Change all date columns to datetime objects.

us['trending_date'] = pd.to_datetime(us['trending_date'], format='%y.%d.%m')
us['publish_time'] = pd.to_datetime(us['publish_time'])

us['publish_date'] = pd.to_datetime(us['publish_time']).dt.date
us['publish_time'] = pd.to_datetime(us['publish_time']).dt.time

us['publish_date'] = pd.to_datetime(us['publish_date'])

ca['trending_date'] = pd.to_datetime(ca['trending_date'], format='%y.%d.%m')
ca['publish_time'] = pd.to_datetime(ca['publish_time'])

ca['publish_date'] = pd.to_datetime(ca['publish_time']).dt.date
ca['publish_time'] = pd.to_datetime(ca['publish_time']).dt.time
ca['publish_date'] = pd.to_datetime(ca['publish_date'])

We will change category id numbers to categories.

categories = {2: 'Autos & Vehicles', 1: 'Film & Animation', 10: 'Music', 15: 'Pets & Animals', 
              17: 'Sports', 18: 'Short Movies', 19: 'Travel & Events', 20: 'Gaming', 21: 'Videoblogging',
              22: 'People & Blogs', 23: 'Comedy', 24: 'Entertainment', 25: 'News & Politics', 26: 'Howto & Style',
              27: 'Education', 28: 'Science & Technology', 29: 'Nonprofits & Activism', 30: 'Movies', 
              31: 'Anime/Animation', 32: 'Action/Adventure', 33: 'Classics', 34: 'Comedy', 35: 'Documentary', 
              36: 'Drama', 37: 'Family', 38: 'Foreign', 39: 'Horror', 40: 'Sci-Fi/Fantasy', 41: 'Thriller',
              42: 'Shorts', 43: 'Shows', 44: 'Trailers'}

us['category_id'] = us['category_id'].map(categories)
ca['category_id'] = ca['category_id'].map(categories)

2. Data Analysis and Visualization¶

most_trending_cat_us = us['category_id'].value_counts().to_frame()\
                    .reset_index().rename(columns={'index':'Category', 'category_id':'Counts'})[:10]
most_trending_cat_ca = ca['category_id'].value_counts().to_frame()\
                    .reset_index().rename(columns={'index':'Category', 'category_id':'Counts'})[:10]

fig = go.Figure()
fig.add_trace(go.Bar(x=most_trending_cat_us['Category'], y=most_trending_cat_us['Counts'],
                     name='United States', marker_color='lightskyblue'))
fig.add_trace(go.Bar(x=most_trending_cat_ca['Category'], y=most_trending_cat_ca['Counts'],
                     name='Canada', marker_color='crimson'))

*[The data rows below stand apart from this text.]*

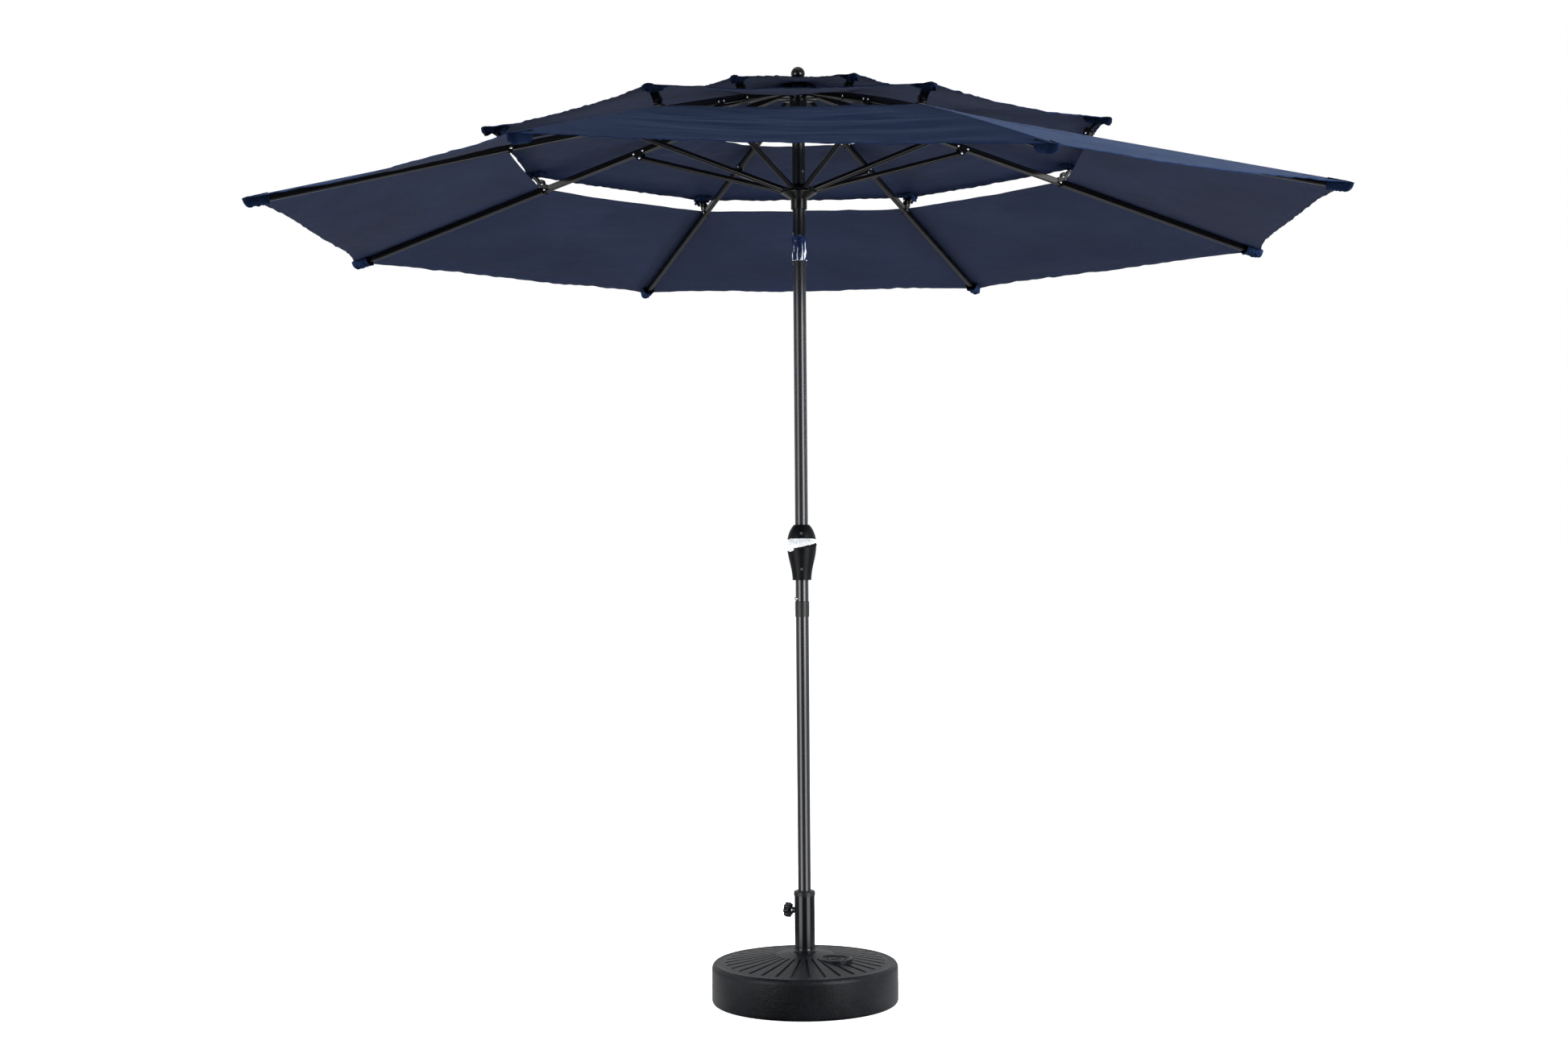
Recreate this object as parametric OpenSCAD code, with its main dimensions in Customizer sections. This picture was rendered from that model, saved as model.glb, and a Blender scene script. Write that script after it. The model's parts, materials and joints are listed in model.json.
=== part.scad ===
// Market umbrella with a three-tier canopy, a crank lift, a push-button tilt
// and a round fillable base. Millimetres, +Z up, origin on the ground at the
// centre of the base. The crank faces -Y, and a flat side of the octagon does too.

/* [Base tank] */
// Radius of the round base
base_r = 254; // [200:1:320]
// Height of the side wall's straight stretch, up to the rounded shoulder
base_side_h = 95; // [70:1:120]
// Height at the outer end of the sloping top
base_rim_h = 108; // [100:1:140]
// Height of the flat hub in the middle of the top
base_hub_h = 137; // [125:1:170]
// Radius of the flat hub
base_hub_r = 38; // [35:1:60]
// Rounding where the side turns into the top
base_shoulder = 16; // [8:1:24]
// Rounding at the lower edge
base_edge = 9; // [4:1:16]
// Wall of the blow-moulded tank
base_wall = 4; // [3:0.5:6]
// Number of grooves moulded into the top
groove_count = 32; // [16:1:40]
// Radius where the grooves start
groove_in_r = 82; // [70:1:110]
// Radius where the grooves end
groove_out_r = 227; // [180:1:235]
// Width of a groove at its inner end
groove_in_w = 5; // [3:0.5:7]
// Width of a groove at its outer end
groove_out_w = 11; // [6:0.5:14]
// Depth of a groove
groove_depth = 3.5; // [1:0.5:5]
// Turn of the first groove from +X, in degrees
groove_turn = 3.75; // [0:0.25:11.25]
// Level of the sand inside the tank
sand_level = 62; // [30:1:85]

/* [Filler] */
// Distance of the filler from the middle
filler_r = 104; // [95:1:130]
// Direction of the filler, in degrees from +X
filler_angle = -34; // [-60:1:-10]
// Outer diameter of the raised ring round the filler
filler_ring_d = 88; // [70:1:100]
// Height of the ring over the sloping top
filler_ring_rise = 3; // [1:0.5:6]
// Width of the ring's crest
filler_ring_w = 6; // [3:0.5:10]
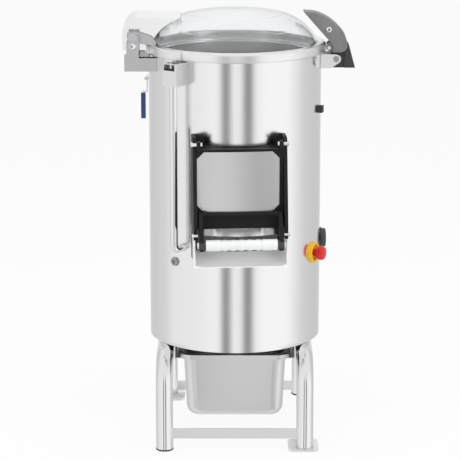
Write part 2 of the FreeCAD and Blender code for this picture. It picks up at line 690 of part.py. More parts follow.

fig.update_layout(barmode='group', xaxis_tickangle=-45, template='none',
                 title='Most Trending Categories in US and CA')
fig.show()

2) Top 20 the Most Liked Videos¶

a. US¶

top20_likes_us = us.sort_values(by='likes', ascending=False)[:20]

fig = px.scatter(top20_likes_us, x="likes", y="views", size="comment_count", color="title",
                 hover_name="title", log_x=True, size_max=50, labels={'title':''})
fig.update_layout(template='none', title='Top 20 the Most Liked Videos in the US')
fig.show()

b. Canada¶

top20_likes_ca = ca.sort_values(by='likes', ascending=False)[:20]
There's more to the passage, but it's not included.